Ok , yes trying to have some standardize stuff here and makes everything look better to have everyones logins first initial last name . 2nd for lets take me for example I created an AD name ablack ok so thats how i log into the computer , i tried changing it the other day to adamblack but when i go to log into the computer i cant login with adamblack and then my password I can only get in with ablack and password. As far as what was said about copying the profile and creating a new one i will probally lose all there data as i noticted when i was messing around with a users account trying this stuff and then changed it back when the computer got rebooted it looked into her account normally but it acted like it was a brand new profile and nothing was on it yet , like all the default settings were in place , i still have not been able to locate a pst that just vanished off the win7 machine and is just nowhere to be found now!

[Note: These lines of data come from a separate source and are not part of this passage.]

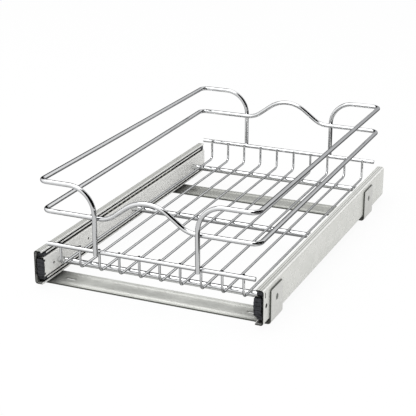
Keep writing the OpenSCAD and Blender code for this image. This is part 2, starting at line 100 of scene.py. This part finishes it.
def zinc_plate(name, pale, dull, rough, streak_mm, metal, highlight_mm, flange=()):
    """Zinc-plated sheet with faint rolling streaks, streak_mm across and 60 times as long.

    The sheared ends, which face along the slide, are bare steel, coloured very dark as painted
    shade. Near the unit's middle, within the distance given in mm, the plate is painted almost
    white and made less metallic, a painted highlight on the lips; beyond it, where ambient
    occlusion finds the channels sheltered, it is painted very dark as painted shade. The stops in
    flange are distances from the middle in mm, each with the colour painted on the flange's
    outside there: painted shading along its rolled beads and a painted highlight at its edges.
    """
    streak_length, bloom_mm, fade_mm, shade_reach_mm = 60, 25, 0.6, 9
    highlight_share, highlight_metal = 0.8, 0.05
    band_from, band_to = 140, 160
    material, tree, place = start_finish(name)
    across = per_mm(streak_mm)
    stretched = add(tree, "Mapping", {"Vector": place,
                                      "Scale": (across, across / streak_length, across)})
    streaks = add(tree, "TexNoise", {"Vector": stretched.outputs[0], "Scale": 1.0, "Detail": 3.0})
    bloom = add(tree, "TexNoise", {"Vector": place, "Scale": per_mm(bloom_mm), "Detail": 4.0})
    mixed = add(tree, "MixRGB", {"Fac": 0.6, "Color1": streaks.outputs["Fac"],
                                 "Color2": bloom.outputs["Fac"]})
    plate = add(tree, "ValToRGB", {"Fac": mixed.outputs[0]})
    set_stops(plate, ((0.38, dull), (0.6, pale)))
    facing = add(tree, "SeparateXYZ", {"Vector": add(tree, "TexCoord").outputs["Normal"]}).outputs
    # Sheared ends: bare steel, coloured very dark as painted shade.
    end_shade = add(tree, "Math", {0: facing["Y"]}, operation="ABSOLUTE")
    end_shade = add(tree, "MapRange", {"Value": end_shade.outputs[0], "From Min": 0.9, "From Max": 0.97})
    colour = add(tree, "MixRGB", {"Fac": end_shade.outputs[0], "Color1": plate.outputs[0],
                                  "Color2": linear("#1C1D1A")})
    gloss = add(tree, "MapRange", {"Value": bloom.outputs["Fac"], "From Min": 0.3, "From Max": 0.7,
                                   "To Min": rough - 0.04, "To Max": rough + 0.05})
    out = add(tree, "Math", {0: add(tree, "SeparateXYZ", {"Vector": place}).outputs["X"]},
              operation="ABSOLUTE")
    inside = add(tree, "MapRange", {"Value": out.outputs[0], "From Min": highlight_mm * MM,
                                    "From Max": (highlight_mm + fade_mm) * MM})
    # Painted highlight: near the unit's middle the lips are painted almost white and made less
    # metallic.
    rim = add(tree, "MapRange", {"Value": inside.outputs[0], "To Min": highlight_share, "To Max": 0.0})
    colour = add(tree, "MixRGB", {"Fac": rim.outputs[0], "Color1": colour.outputs[0],
                                  "Color2": linear("#FDFDFA")})
    # Painted shading and highlight: faces that look up or down take grey stripes for the rolled
    # beads and white at the flange's edges.
    if flange:
        upward = add(tree, "Math", {0: facing["Z"]}, operation="ABSOLUTE")
        upward = add(tree, "MapRange", {"Value": upward.outputs[0], "From Min": 0.3,
                                        "From Max": 0.6})
        band = add(tree, "MapRange", {"Value": out.outputs[0], "From Min": band_from * MM,
                                      "From Max": band_to * MM})
        bead_shading = add(tree, "ValToRGB", {"Fac": band.outputs[0]})
        set_stops(bead_shading, [((distance - band_from) / (band_to - band_from), tint)
                          for distance, tint in flange])
        colour = add(tree, "MixRGB", {"Fac": upward.outputs[0], "Color1": colour.outputs[0],
                                      "Color2": bead_shading.outputs[0]})
        rim = add(tree, "Math", {0: rim.outputs[0], 1: upward.outputs[0]}, operation="MAXIMUM")
    # Painted shade: ambient occlusion darkens the plate to very dark in the channels' recesses.
    occlusion_shade = add(tree, "AmbientOcclusion", {"Distance": shade_reach_mm * MM})
    recess_shade = add(tree, "MapRange", {"Value": occlusion_shade.outputs["AO"], "From Min": 0.35,
                                    "From Max": 0.9, "To Min": 1.0, "To Max": 0.0})
    recess_shade = add(tree, "Math", {0: recess_shade.outputs[0], 1: inside.outputs[0]},
                 operation="MULTIPLY")
    colour = add(tree, "MixRGB", {"Fac": recess_shade.outputs[0], "Color1": colour.outputs[0],
                                  "Color2": linear("#121310")})
    shine = add(tree, "MapRange", {"Value": rim.outputs[0], "From Max": highlight_share, "To Min": metal,
                                   "To Max": highlight_metal})
    close_finish(tree, add(tree, "BsdfPrincipled", {
        "Base Color": colour.outputs[0], "Metallic": shine.outputs[0],
        "Roughness": gloss.outputs[0]}))
    return material


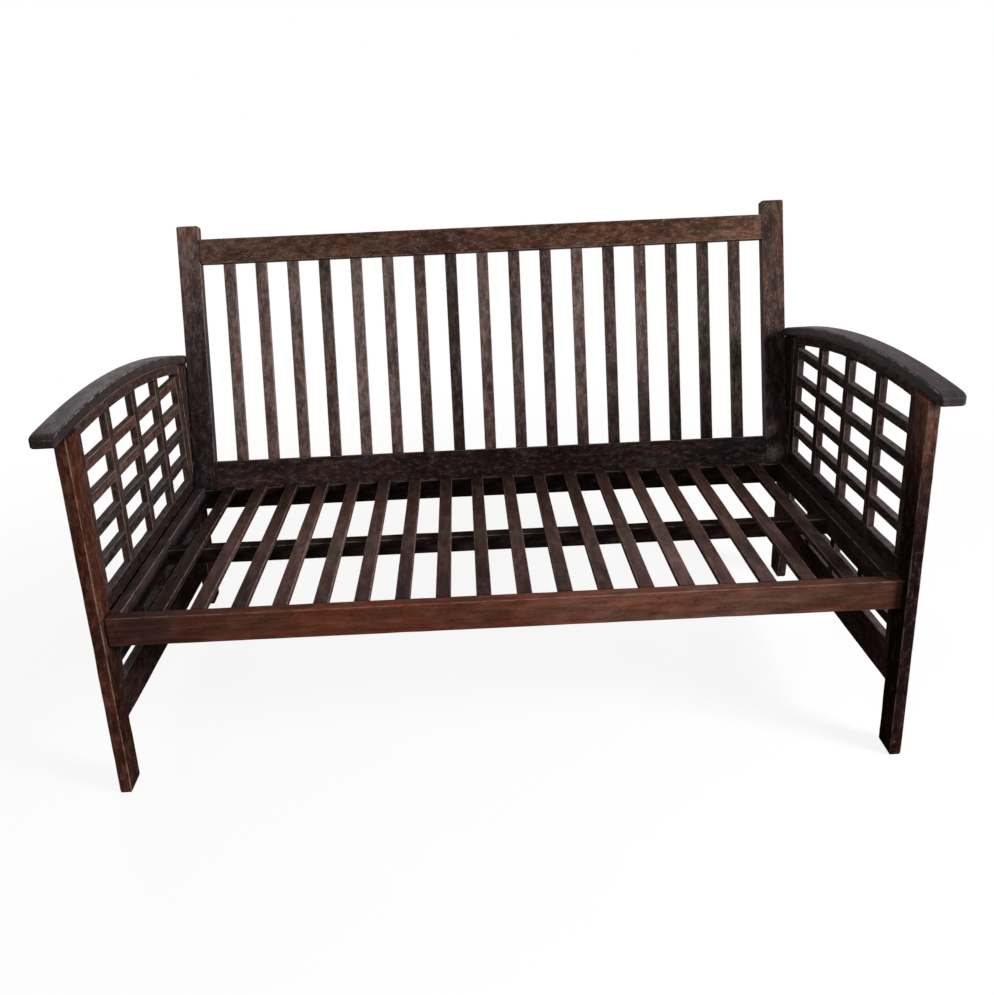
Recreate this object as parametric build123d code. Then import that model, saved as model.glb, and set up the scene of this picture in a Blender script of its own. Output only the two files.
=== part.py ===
from build123d import *
import math
import os

# A low slatted settle: two lattice arms, a slatted seat and a leaning slatted back.
# All lengths are millimetres. X runs across the settle, Y from front to back, Z up.
# Sizes and places are those of the frame before it tips back. Its rear feet are cut shorter,
# so at the end the whole frame is turned by the rake and stands level on the floor.

# Width between the arms, height of the seat and tilt of the whole frame
inner_width = 1300.0            # between the facing sides of the left and right posts
seat_height = 323.5             # top of the seat's rails and slats, above the front feet
frame_rake = 2.5                # degrees by which the frame tips back

# Room left in joints, and the reach of every cut past the wood
joint_room = 1.0                # behind the end of a tenon
curve_room = 0.2                # between two curved faces that meet
overrun = 5.0

# Posts
post_thickness = 20.5
front_post_depth = 52.0
rear_post_depth = 71.5
rear_foot_depth = 52.0          # the rear post tapers to this below the bottom rail
post_clear_depth = 631.5        # between the front and the rear post of one arm
post_rounding = 1.5
post_tenon_height = 9.0         # into the armrest
post_tenon_shoulder = 11.0      # from a tenon to the post's front and rear faces
post_tenon_thickness = 9.0

# Armrests
armrest_width = 41.0
armrest_thickness = 18.8
armrest_top_height = 656.5
armrest_crown_depth = 210.0     # from the front posts' front faces back to the highest point
armrest_rear_drop = 59.6        # from the highest point down to the rear end
armrest_nose = 41.0             # ahead of the front post
armrest_tail = 9.5              # behind the rear post
armrest_corner_rounding = 10.0
armrest_inner_corner_rounding = 5.0
armrest_edge_rounding = 3.5

# Rails of an arm
arm_rail_thickness = 16.0
arm_rail_height = 70.5
arm_rail_rounding = 1.5
middle_rail_rise = 22.5         # from the seat's top to the middle rail's top
bottom_rail_top = 189.0
arch_rail_height = 19.0
rail_tenon_length = 16.0
rail_tenon_thickness = 8.0
rail_tenon_shoulder = 9.0
arch_tenon_height = 9.0

# Lattice of an arm
lattice_thickness = 14.3
upright_width = 24.0
upright_count = 5
bar_height = 18.4
bar_count = 4
first_bar_rise = 48.6           # from the middle rail's top to the first bar's centre line
top_bar_drop = 56.8             # from the arch rail's highest underside to the top bar's centre line
lower_bar_share = 0.41          # of the clear height between the bottom and the middle rail
stub_length = 7.0
stub_thickness = 7.0
stub_shoulder = 4.0

# Seat frame
front_rail_setback = 13.0       # behind the posts' front faces
front_rail_thickness = 25.4
front_rail_height = 50.0
front_tenon_length = 14.0
front_tenon_thickness = 12.0
side_rail_gap = 2.0             # beside the posts
side_rail_thickness = 20.5
side_rail_height = 41.5
rear_rail_thickness = 25.4
rear_rail_height = 43.0
seat_rail_rounding = 1.5
seat_tenon_length = 12.0
seat_tenon_thickness = 10.0
seat_tenon_shoulder = 8.0
beam_front_depth = 334.4        # from the posts' front faces back to the centre beam
beam_thickness = 29.6
beam_height = 31.2

# Seat slats
seat_slat_count = 18
seat_slat_width = 25.4
seat_slat_thickness = 11.0
seat_slat_end_gap = 44.5        # between a side rail and the slat beside it
seat_slat_rounding = 2.0
slat_tongue_thickness = 5.4
slat_tongue_length = 10.0

# Back frame, measured along its own leaning face
back_lean = 15.4                # degrees from upright
back_lead = 14.3                # the foot's front edge stands this far ahead of the rear posts
stile_gap = 2.3                 # beside the posts
stile_width = 46.8
stile_thickness = 28.1
stile_length = 563.5
stile_rounding = 2.0
back_rail_thickness = 24.0
back_rail_rounding = 1.5
lower_back_rail_height = 62.4
top_rail_rise = 482.7           # from the foot's front edge to the top rail's underside
top_rail_height = 51.8
back_tenon_length = 26.0
back_tenon_thickness = 9.0
back_tenon_shoulder = 8.0

# Back slats
back_slat_count = 17
back_slat_width = 25.0
back_slat_thickness = 9.7
back_slat_recess = 6.0          # behind the rails' front faces
back_slat_end_gap = 46.8        # between a stile and the slat beside it
back_slat_let_in = 12.0
back_slat_rounding = 1.5

# Bolts that hold the arms to the seat and the back
bolt_radius = 3.0
bolt_clearance = 0.2
thread_clearance = 0.05
bolt_head_radius = 7.5
bolt_head_height = 3.0
bolt_head_rounding = 1.8
spacer_radius = 8.0
insert_radius = 5.0
insert_length = 14.0
bolt_tip_setback = 1.0          # from the insert's far end
seat_bolt_inset = 100.0         # from each post
back_bolt_rise = 52.0           # from the foot to the first bolt
back_bolt_spacing = 60.0

# Places that follow from the sizes above, for the arm on the right
post_inner = inner_width / 2
post_outer = post_inner + post_thickness
arm_middle = (post_inner + post_outer) / 2
front_post_rear = front_post_depth
rear_post_front = front_post_rear + post_clear_depth
rear_post_rear = rear_post_front + rear_post_depth
armrest_rear = rear_post_rear + armrest_tail
arc_run = armrest_rear - armrest_crown_depth
armrest_top_radius = (arc_run ** 2 + armrest_rear_drop ** 2) / (2 * armrest_rear_drop)
arc_centre_height = armrest_top_height - armrest_top_radius
armrest_low_radius = armrest_top_radius - armrest_thickness
arch_top_radius = armrest_low_radius - curve_room
arch_low_radius = arch_top_radius - arch_rail_height
middle_rail_top = seat_height + middle_rail_rise
middle_rail_low = middle_rail_top - arm_rail_height
bottom_rail_low = bottom_rail_top - arm_rail_height
arm_rail_inner = arm_middle - arm_rail_thickness / 2
arm_rail_outer = arm_middle + arm_rail_thickness / 2
lattice_inner = arm_middle - lattice_thickness / 2
lattice_outer = arm_middle + lattice_thickness / 2
upright_pitch = (post_clear_depth - upright_width) / (upright_count - 1)
uprights = [front_post_rear + upright_width / 2 + i * upright_pitch for i in range(upright_count)]
first_bar = middle_rail_top + first_bar_rise
top_bar = arc_centre_height + arch_low_radius - top_bar_drop
bar_pitch = (top_bar - first_bar) / (bar_count - 1)
upper_bars = [first_bar + i * bar_pitch for i in range(bar_count)]
lower_bars = [bottom_rail_top + lower_bar_share * (middle_rail_low - bottom_rail_top)]

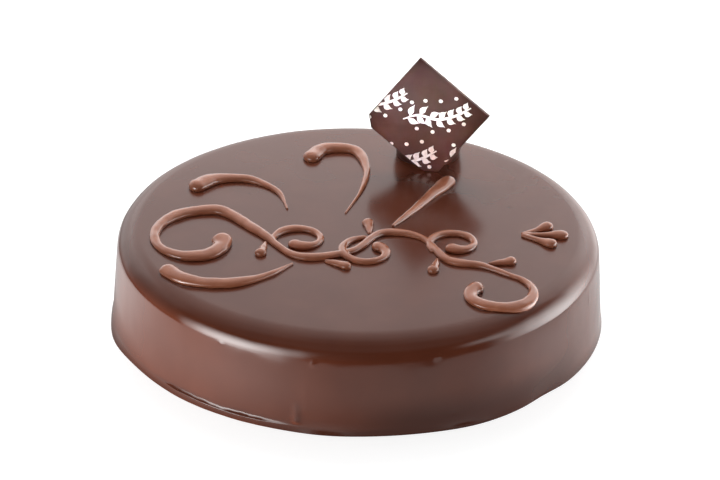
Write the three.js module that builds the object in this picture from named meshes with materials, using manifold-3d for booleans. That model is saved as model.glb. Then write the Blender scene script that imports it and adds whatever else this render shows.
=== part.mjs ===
// A whole round torte under a smooth chocolate glaze. Milk chocolate scrollwork is piped on its
// flat top, and a square chocolate plaque stands there on one corner, leaning on a truffle.
// Units are millimetres, +Z is up, and the origin is the centre of the footprint on the table.
import * as THREE from "three";
import { mergeVertices } from "three/addons/utils/BufferGeometryUtils.js";
import Module from "manifold-3d";

const wasm = await Module();
wasm.setup();

// ---- Driving dimensions ----

const CAKE = {
  height: 43.5,
  baseRadius: 109.7,
  topRadius: 106.6, // where the leaning wall would meet the plane of the top
  edgeRadius: 10.4, // round of the upper edge
  edgeSteps: 8,
  baseRows: [0, 0.6, 0.85], // rings on the underside, as shares of its radius
  sectors: 104,
};

// The glaze runs down the wall and sets as an uneven foot on the table.
const FOOT = {
  height: 5.5,
  reach: 0.4,
  full: 0.25, // it reaches out fully up to this share of its height
  rows: [0, 0.1, 0.28, 0.5, 0.75, 1, 2.6, 4.2], // rings on the wall, as shares of its height
};
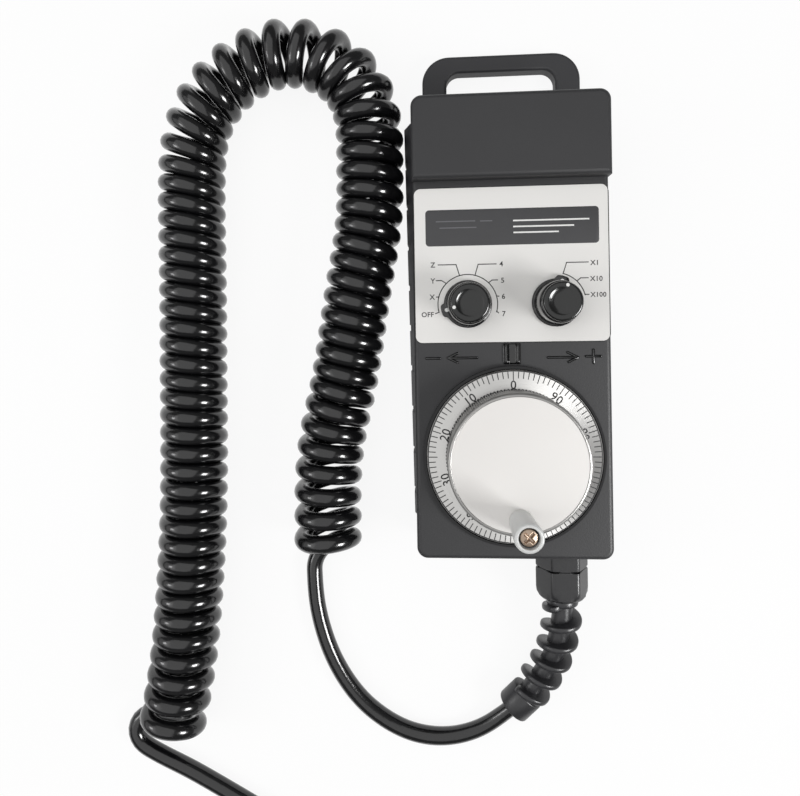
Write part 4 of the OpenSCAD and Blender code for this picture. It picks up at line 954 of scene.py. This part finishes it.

I appreciate any help and answers you guys are providing to me so far though


----------



## adamf4i (May 10, 2011)

Wand3r3r said:


> what error are you getting?
> 
> why aren't you just logging in as admin and set the password?


this has nothing to do with being from an admin standpoint , its just the users login to the domain


----------



## Wand3r3r (Sep 17, 2010)

" So I changed the login name under properties of an individual user and its not letting me log in with the updated newly changed login name???

any suggestions? "

You missed the point AND solution I provided
"why aren't you just logging in as admin and set the password? "

In other words if you changed the user account name but can't logon you then logon as admin and set the password to one you know and THEN logon as that user. Later you set the password to password and check the box for user must change the password at next logon. You call the user and tell them to use password to logon so they can then change the password.


----------



## adamf4i (May 10, 2011)

ok I dont understand what your saying because a admin account has nothing to do with logging in as a user??????

administrator login has nothing to do with the user logging in ,

I changed user login info in active directory users and computers


----------



## micgerste (May 19, 2011)

When you are changing logon name in users and computers did you make sure that the logon name on the box below (the previous versions) is changed also as if these ate different the change will not take effect


----------



## djaburg (May 15, 2008)

adamf4i said:


> ok I dont understand what your saying because a admin account has nothing to do with logging in as a user??????
> 
> administrator login has nothing to do with the user logging in ,
> 
> I changed user login info in active directory users and computers


I think what is being said is that changing the username AND the password for it might do the trick.


----------



## Wand3r3r (Sep 17, 2010)

How I change a users name

1. In AD you create a new user account with the name you desire.
2. Set the group/user permissions to match the old account
3. Copy the old accounts home folder contents to the new users folder.
4. Set the new users password to a known password like password.
5. Go to the users pc and logon as admin
6. Create the new user
7. Copy the old users profile contents to the new users profile
8. logon to the new users account. confirm AD access, etc
9. In AD set new user to change password at next logon.
10. give the user the new account information and the password of passwork do they can logon and set their new password.
11. delete the old accounts.


----------



## adamf4i (May 10, 2011)

Wand3r3r said:


> How I change a users name
> 
> 1. In AD you create a new user account with the name you desire.
> 2. Set the group/user permissions to match the old account
> ...


I agree with this on a different place I worked at and it worked but the outlook was not there it wwanted to create a new outlook profile when opened? any suggestions on that part?


----------



## Wand3r3r (Sep 17, 2010)

No suggestions: new user = new outlook profile.

Standardization always has a short term cost


----------